What is expected
Your task is to reproduce the material exactly.
★ ★ ★
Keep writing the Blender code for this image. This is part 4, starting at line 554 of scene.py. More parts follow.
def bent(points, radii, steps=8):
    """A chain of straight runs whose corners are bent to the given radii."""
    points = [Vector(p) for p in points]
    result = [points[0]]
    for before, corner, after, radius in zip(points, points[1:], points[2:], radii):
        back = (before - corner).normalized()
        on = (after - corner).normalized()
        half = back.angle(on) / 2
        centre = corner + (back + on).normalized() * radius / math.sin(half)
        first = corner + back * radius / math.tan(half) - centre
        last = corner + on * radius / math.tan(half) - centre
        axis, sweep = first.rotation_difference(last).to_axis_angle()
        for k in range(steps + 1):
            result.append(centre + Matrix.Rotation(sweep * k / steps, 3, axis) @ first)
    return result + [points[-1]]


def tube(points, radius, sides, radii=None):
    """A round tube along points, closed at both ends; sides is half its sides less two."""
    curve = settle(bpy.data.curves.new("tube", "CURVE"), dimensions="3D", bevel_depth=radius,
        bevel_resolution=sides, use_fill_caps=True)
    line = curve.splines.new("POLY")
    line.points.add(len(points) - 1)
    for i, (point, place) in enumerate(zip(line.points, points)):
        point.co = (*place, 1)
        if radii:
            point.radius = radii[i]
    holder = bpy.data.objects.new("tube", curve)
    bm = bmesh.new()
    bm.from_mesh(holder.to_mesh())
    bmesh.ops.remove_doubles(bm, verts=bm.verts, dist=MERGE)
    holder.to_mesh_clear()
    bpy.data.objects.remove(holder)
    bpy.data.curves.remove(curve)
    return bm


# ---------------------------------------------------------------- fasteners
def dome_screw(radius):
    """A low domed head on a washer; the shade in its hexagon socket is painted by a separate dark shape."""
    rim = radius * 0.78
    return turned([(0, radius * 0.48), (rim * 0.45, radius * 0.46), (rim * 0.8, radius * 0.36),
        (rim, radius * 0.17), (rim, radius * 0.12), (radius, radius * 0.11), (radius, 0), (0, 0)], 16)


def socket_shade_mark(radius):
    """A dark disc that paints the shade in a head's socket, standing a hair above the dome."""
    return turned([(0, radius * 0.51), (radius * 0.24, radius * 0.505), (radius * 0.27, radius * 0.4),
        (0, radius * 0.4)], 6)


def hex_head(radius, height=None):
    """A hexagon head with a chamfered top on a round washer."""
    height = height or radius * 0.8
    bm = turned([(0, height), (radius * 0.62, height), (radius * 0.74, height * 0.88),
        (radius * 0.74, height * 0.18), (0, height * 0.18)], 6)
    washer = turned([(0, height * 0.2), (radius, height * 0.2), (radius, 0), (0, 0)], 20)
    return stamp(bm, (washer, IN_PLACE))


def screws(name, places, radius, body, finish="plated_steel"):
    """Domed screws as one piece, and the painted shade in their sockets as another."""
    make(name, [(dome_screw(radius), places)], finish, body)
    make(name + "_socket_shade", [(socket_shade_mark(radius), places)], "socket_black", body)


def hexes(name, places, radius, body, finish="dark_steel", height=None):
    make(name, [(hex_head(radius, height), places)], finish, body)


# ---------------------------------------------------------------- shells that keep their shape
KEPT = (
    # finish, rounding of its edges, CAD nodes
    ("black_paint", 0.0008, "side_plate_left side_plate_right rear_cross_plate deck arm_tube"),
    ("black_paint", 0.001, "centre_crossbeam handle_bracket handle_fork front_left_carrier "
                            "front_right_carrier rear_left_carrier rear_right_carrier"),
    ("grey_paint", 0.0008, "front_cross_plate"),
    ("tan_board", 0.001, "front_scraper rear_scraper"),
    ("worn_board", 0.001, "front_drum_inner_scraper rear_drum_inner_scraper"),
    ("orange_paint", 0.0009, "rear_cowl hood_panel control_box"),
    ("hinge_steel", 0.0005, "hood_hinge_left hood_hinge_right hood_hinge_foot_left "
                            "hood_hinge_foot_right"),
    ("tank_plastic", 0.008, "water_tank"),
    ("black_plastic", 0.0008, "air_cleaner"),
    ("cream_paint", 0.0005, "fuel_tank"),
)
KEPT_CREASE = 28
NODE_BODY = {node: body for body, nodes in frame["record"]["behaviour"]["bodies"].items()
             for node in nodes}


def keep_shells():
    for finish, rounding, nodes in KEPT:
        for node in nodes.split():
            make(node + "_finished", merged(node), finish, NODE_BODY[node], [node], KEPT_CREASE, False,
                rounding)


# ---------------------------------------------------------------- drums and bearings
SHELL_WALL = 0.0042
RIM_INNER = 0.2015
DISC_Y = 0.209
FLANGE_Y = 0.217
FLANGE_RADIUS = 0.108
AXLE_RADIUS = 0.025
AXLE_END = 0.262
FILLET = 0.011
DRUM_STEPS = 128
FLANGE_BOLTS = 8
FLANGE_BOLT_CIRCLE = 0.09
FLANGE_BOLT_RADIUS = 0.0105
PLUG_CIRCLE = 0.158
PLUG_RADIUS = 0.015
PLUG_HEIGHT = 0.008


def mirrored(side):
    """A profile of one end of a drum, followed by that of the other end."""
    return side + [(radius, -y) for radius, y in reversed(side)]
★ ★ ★
Full solution
Keep writing the Blender code for this image. This is part 4, starting at line 554 of scene.py. More parts follow.
def bent(points, radii, steps=8):
    """A chain of straight runs whose corners are bent to the given radii."""
    points = [Vector(p) for p in points]
    result = [points[0]]
    for before, corner, after, radius in zip(points, points[1:], points[2:], radii):
        back = (before - corner).normalized()
        on = (after - corner).normalized()
        half = back.angle(on) / 2
        centre = corner + (back + on).normalized() * radius / math.sin(half)
        first = corner + back * radius / math.tan(half) - centre
        last = corner + on * radius / math.tan(half) - centre
        axis, sweep = first.rotation_difference(last).to_axis_angle()
        for k in range(steps + 1):
            result.append(centre + Matrix.Rotation(sweep * k / steps, 3, axis) @ first)
    return result + [points[-1]]


def tube(points, radius, sides, radii=None):
    """A round tube along points, closed at both ends; sides is half its sides less two."""
    curve = settle(bpy.data.curves.new("tube", "CURVE"), dimensions="3D", bevel_depth=radius,
        bevel_resolution=sides, use_fill_caps=True)
    line = curve.splines.new("POLY")
    line.points.add(len(points) - 1)
    for i, (point, place) in enumerate(zip(line.points, points)):
        point.co = (*place, 1)
        if radii:
            point.radius = radii[i]
    holder = bpy.data.objects.new("tube", curve)
    bm = bmesh.new()
    bm.from_mesh(holder.to_mesh())
    bmesh.ops.remove_doubles(bm, verts=bm.verts, dist=MERGE)
    holder.to_mesh_clear()
    bpy.data.objects.remove(holder)
    bpy.data.curves.remove(curve)
    return bm


# ---------------------------------------------------------------- fasteners
def dome_screw(radius):
    """A low domed head on a washer; the shade in its hexagon socket is painted by a separate dark shape."""
    rim = radius * 0.78
    return turned([(0, radius * 0.48), (rim * 0.45, radius * 0.46), (rim * 0.8, radius * 0.36),
        (rim, radius * 0.17), (rim, radius * 0.12), (radius, radius * 0.11), (radius, 0), (0, 0)], 16)


def socket_shade_mark(radius):
    """A dark disc that paints the shade in a head's socket, standing a hair above the dome."""
    return turned([(0, radius * 0.51), (radius * 0.24, radius * 0.505), (radius * 0.27, radius * 0.4),
        (0, radius * 0.4)], 6)


def hex_head(radius, height=None):
    """A hexagon head with a chamfered top on a round washer."""
    height = height or radius * 0.8
    bm = turned([(0, height), (radius * 0.62, height), (radius * 0.74, height * 0.88),
        (radius * 0.74, height * 0.18), (0, height * 0.18)], 6)
    washer = turned([(0, height * 0.2), (radius, height * 0.2), (radius, 0), (0, 0)], 20)
    return stamp(bm, (washer, IN_PLACE))


def screws(name, places, radius, body, finish="plated_steel"):
    """Domed screws as one piece, and the painted shade in their sockets as another."""
    make(name, [(dome_screw(radius), places)], finish, body)
    make(name + "_socket_shade", [(socket_shade_mark(radius), places)], "socket_black", body)


def hexes(name, places, radius, body, finish="dark_steel", height=None):
    make(name, [(hex_head(radius, height), places)], finish, body)


# ---------------------------------------------------------------- shells that keep their shape
KEPT = (
    # finish, rounding of its edges, CAD nodes
    ("black_paint", 0.0008, "side_plate_left side_plate_right rear_cross_plate deck arm_tube"),
    ("black_paint", 0.001, "centre_crossbeam handle_bracket handle_fork front_left_carrier "
                            "front_right_carrier rear_left_carrier rear_right_carrier"),
    ("grey_paint", 0.0008, "front_cross_plate"),
    ("tan_board", 0.001, "front_scraper rear_scraper"),
    ("worn_board", 0.001, "front_drum_inner_scraper rear_drum_inner_scraper"),
    ("orange_paint", 0.0009, "rear_cowl hood_panel control_box"),
    ("hinge_steel", 0.0005, "hood_hinge_left hood_hinge_right hood_hinge_foot_left "
                            "hood_hinge_foot_right"),
    ("tank_plastic", 0.008, "water_tank"),
    ("black_plastic", 0.0008, "air_cleaner"),
    ("cream_paint", 0.0005, "fuel_tank"),
)
KEPT_CREASE = 28
NODE_BODY = {node: body for body, nodes in frame["record"]["behaviour"]["bodies"].items()
             for node in nodes}


def keep_shells():
    for finish, rounding, nodes in KEPT:
        for node in nodes.split():
            make(node + "_finished", merged(node), finish, NODE_BODY[node], [node], KEPT_CREASE, False,
                rounding)


# ---------------------------------------------------------------- drums and bearings
SHELL_WALL = 0.0042
RIM_INNER = 0.2015
DISC_Y = 0.209
FLANGE_Y = 0.217
FLANGE_RADIUS = 0.108
AXLE_RADIUS = 0.025
AXLE_END = 0.262
FILLET = 0.011
DRUM_STEPS = 128
FLANGE_BOLTS = 8
FLANGE_BOLT_CIRCLE = 0.09
FLANGE_BOLT_RADIUS = 0.0105
PLUG_CIRCLE = 0.158
PLUG_RADIUS = 0.015
PLUG_HEIGHT = 0.008


def mirrored(side):
    """A profile of one end of a drum, followed by that of the other end."""
    return side + [(radius, -y) for radius, y in reversed(side)]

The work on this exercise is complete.